Rates hit by empty shops in Invercargill CBD
Empty shops in the Invercargill CBD are becoming more common as some businesses close and others move to areas with better parking.
If the trend continues it will contribute to a greater rates burden for city households, a city valuer said.
Thayer Todd Valuations property management consultant Trevor Thayer has kept records since 1990 and has become concerned as the shop numbers in the CBD dwindle.
Retail vacancies had increased during the past six months - his survey shows 3370 square metres of vacant space was available in July compared with 2800sqm in January.
In July 2006, about 14 shops were empty in the CBD and, in July this year, about 22 shops were empty, he said.
Mr Thayer expected more shops to close or move out of the CBD in coming months, saying notices had been put up in shop windows.
At the start of this month, there were 10 empty shops in Dee St alone, he said.
Many Dee St landlords were charging the same rentals as 20 years ago ($100-$130/sqm) because of a limited demand for small tenancies, he said.
Some small businesses in the CBD were struggling to survive in hard economic times, while others were struggling to compete with online shopping.

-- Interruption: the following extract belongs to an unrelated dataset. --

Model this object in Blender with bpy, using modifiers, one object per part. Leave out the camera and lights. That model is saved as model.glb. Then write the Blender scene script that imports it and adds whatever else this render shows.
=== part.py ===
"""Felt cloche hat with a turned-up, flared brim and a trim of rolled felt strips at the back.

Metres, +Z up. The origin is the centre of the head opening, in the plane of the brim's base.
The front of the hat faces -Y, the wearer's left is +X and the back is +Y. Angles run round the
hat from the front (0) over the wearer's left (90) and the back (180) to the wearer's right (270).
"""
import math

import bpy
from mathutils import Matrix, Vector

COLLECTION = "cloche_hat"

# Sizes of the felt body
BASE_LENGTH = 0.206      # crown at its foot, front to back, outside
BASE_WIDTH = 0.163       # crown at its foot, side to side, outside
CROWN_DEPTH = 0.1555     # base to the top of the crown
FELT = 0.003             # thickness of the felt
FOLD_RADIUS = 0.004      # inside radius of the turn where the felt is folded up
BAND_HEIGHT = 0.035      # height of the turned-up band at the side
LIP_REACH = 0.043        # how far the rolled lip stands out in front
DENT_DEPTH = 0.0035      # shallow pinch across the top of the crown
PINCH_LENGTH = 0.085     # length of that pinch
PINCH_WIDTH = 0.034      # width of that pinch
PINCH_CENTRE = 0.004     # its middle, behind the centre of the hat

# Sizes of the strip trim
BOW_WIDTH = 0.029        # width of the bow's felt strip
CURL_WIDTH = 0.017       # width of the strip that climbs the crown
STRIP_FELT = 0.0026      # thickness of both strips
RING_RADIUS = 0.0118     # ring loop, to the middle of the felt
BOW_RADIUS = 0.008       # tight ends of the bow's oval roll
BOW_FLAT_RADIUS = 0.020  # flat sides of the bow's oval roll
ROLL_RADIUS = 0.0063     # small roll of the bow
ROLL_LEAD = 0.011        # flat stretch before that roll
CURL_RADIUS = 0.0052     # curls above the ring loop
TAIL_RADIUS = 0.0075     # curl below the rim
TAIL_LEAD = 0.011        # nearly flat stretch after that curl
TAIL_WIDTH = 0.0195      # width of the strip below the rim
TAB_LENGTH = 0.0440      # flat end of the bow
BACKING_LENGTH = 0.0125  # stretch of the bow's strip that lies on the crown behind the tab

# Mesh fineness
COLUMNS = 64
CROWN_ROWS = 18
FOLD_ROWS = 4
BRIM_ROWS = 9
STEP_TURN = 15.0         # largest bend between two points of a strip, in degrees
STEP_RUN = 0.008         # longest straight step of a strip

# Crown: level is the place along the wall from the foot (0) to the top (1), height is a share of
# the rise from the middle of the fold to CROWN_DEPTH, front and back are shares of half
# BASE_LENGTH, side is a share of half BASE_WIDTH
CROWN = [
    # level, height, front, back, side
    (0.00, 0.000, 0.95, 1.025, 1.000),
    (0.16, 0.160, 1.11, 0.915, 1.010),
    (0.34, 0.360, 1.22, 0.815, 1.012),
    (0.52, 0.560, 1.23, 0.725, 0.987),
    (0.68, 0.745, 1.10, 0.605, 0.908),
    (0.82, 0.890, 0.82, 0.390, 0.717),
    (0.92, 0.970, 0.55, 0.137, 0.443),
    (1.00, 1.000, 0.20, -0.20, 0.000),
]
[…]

Some retailers were moving because of earthquake regulations but most wanted to move to prime bulk retail locations such as Leven and Yarrow streets, which had ample free parking, he said.
New business owners were also not choosing city centre sites.
A reduction in rental incomes would see property values fall in the July 2014 city revaluation, he said.
"The rating base in the central city is being eroded by falling/static rentals and the seismic earthquake upgrading required, and this may see a greater rates burden fall on the homeowners in the city in the future."
The council had to make the CBD attractive for tenants in the marketplace, Mr Thayer said.
Council finance and corporate services director Dean Johnston agreed a lack of CBD rentals could have a minor impact on general rates across the city.
Outgoing city councillor and former chairman of the inner-city upgrade group Norman Elder said empty shops in the CBD had been the basis for council making the CBD upgrade a priority.
Southland Chamber of Commerce president Sean Woodward said the level of vacant retail space in the inner city was a concern for the chamber and it was actively looking at ways to support retail businesses, particularly in the inner city.
Vibrant Invercargill town centre manager Joan Scarlet said the CBD was falling back to what it had been 16 years ago - few people on the streets and empty shops.